What Not to Do When These Signs Show Up

It is tempting to respond with anger, threats, or constant interrogation. That approach often increases withdrawal instead of reducing it. Blame-focused conversations can make a husband feel attacked rather than understood. Silent treatment in return usually deepens the distance and creates more resentment. Over-monitoring can turn the marriage into a surveillance environment instead of a safe space. The goal is to address the pattern without escalating the fear around it. A calm, direct approach works better than emotional pressure. Repair is built through safety and accountability at the same time.
How to Start the Conversation Without Triggering Defensiveness

A productive talk usually starts with observations, not accusations. Using specific examples helps prevent the conversation from turning into “always” and “never.” It also helps to name the impact, not just the behavior, so the issue feels real. A spouse can focus on what is missed: warmth, attention, repair, or time. Asking what changed can invite honesty without humiliation.
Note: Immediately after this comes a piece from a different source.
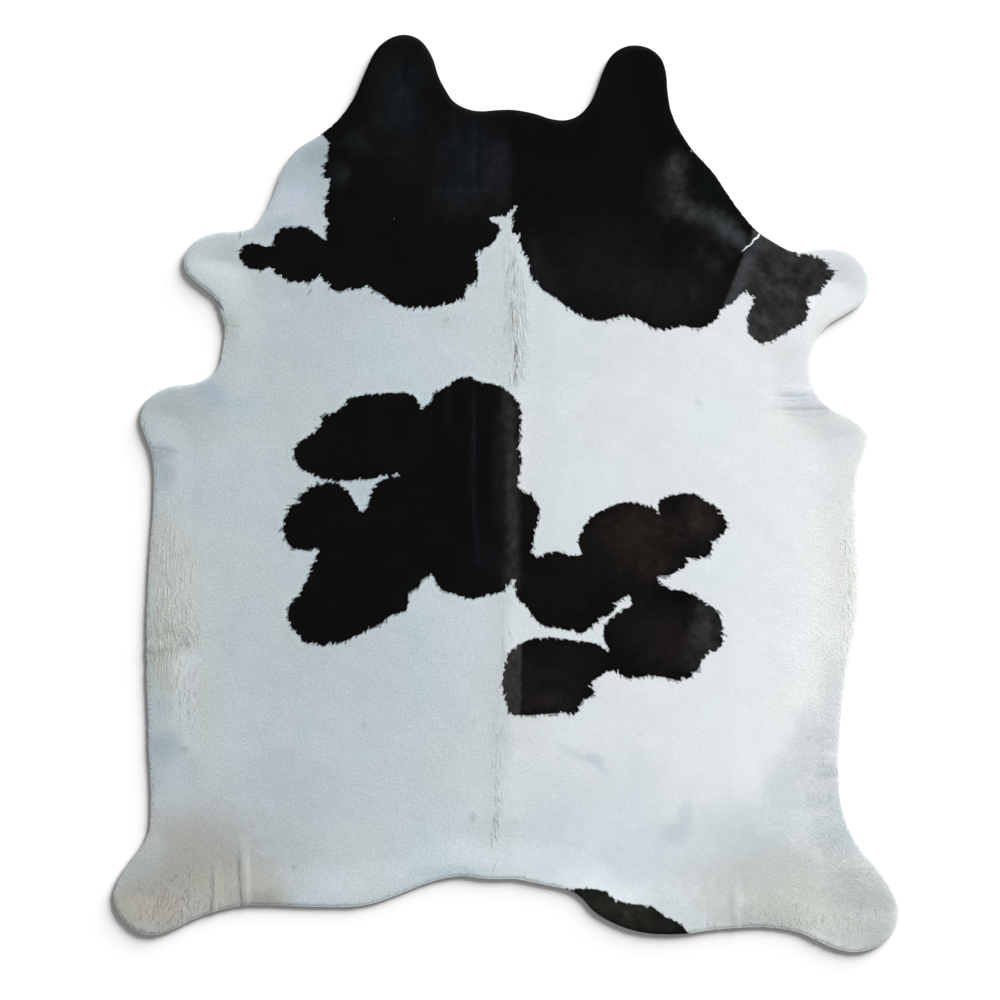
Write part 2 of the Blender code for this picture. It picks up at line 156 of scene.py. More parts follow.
FLANK = [
    (1.9, -20.9), (1.5, -19.4), (0.6, -17.0), (2.6, -13.4), (5.0, -13.6), (7.4, -14.6), (10.8, -13.5), (14.1, -14.2), (17.4, -14.4), (16.7, -11.2),
    (18.2, -7.5), (20.8, -4.8), (24.5, -3.0), (28.3, -2.0), (32.0, -2.5), (34.6, -3.4), (35.7, -4.8), (35.4, -2.3),
    (36.1, -1.3), (40.2, -0.2), (44.6, -0.2), (46.5, -1.6), (49.8, -3.8), (51.5, -7.5), (50.5, -9.7), (48.3, -11.2),
    (47.6, -13.8), (45.4, -15.3), (42.8, -15.1), (41.7, -17.2), (37.9, -19.1), (34.9, -19.3), (36.4, -20.9), (37.9, -22.3),
    (41.3, -22.8), (45.4, -24.7), (49.1, -27.6), (50.5, -32.1), (49.8, -36.1), (46.8, -37.7), (44.6, -41.0), (41.7, -43.6),
    (37.9, -43.2), (33.0, -42.5), (29.0, -43.2), (24.5, -41.4), (22.7, -42.2), (20.1, -44.0), (20.4, -46.6), (17.4, -48.8),
    (16.4, -51.4), (11.8, -51.3), (6.7, -51.7), (0.7, -51.3), (-0.3, -48.5), (-0.9, -44.0), (-0.3, -39.5), (1.5, -36.1),
    (5.2, -34.2), (10.4, -33.5), (15.5, -34.2), (20.8, -35.0), (23.5, -36.6), (22.7, -33.5), (22.9, -30.6), (24.6, -28.7),
    (26.3, -27.6), (26.7, -26.2), (25.0, -27.3), (23.2, -28.9), (20.8, -30.3), (17.9, -32.6), (15.3, -32.1), (9.9, -31.2), (7.8, -30.5), (6.2, -28.6), (4.5, -26.5),
    (2.2, -24.0),
]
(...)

The tone matters because men often shut down when they feel judged or cornered. The goal is clarity, not winning the argument. A relationship improves faster when both people feel safe enough to tell the truth.
Quiet Withdrawal Becomes a Big Problem When It Becomes Normal

A husband does not need to announce emotional withdrawal for it to be real. It often shows up through what stops happening. When conversation, affection, repair, and appreciation fade, the marriage starts feeling colder and more fragile. These signs are not an invitation to panic, but they are a reason to pay attention. The healthiest marriages respond to small problems early, before resentment solidifies. Love can survive many stress seasons, but it struggles when disconnection becomes routine. Paying attention early is one of the strongest forms of commitment. Small repairs now prevent big regret later.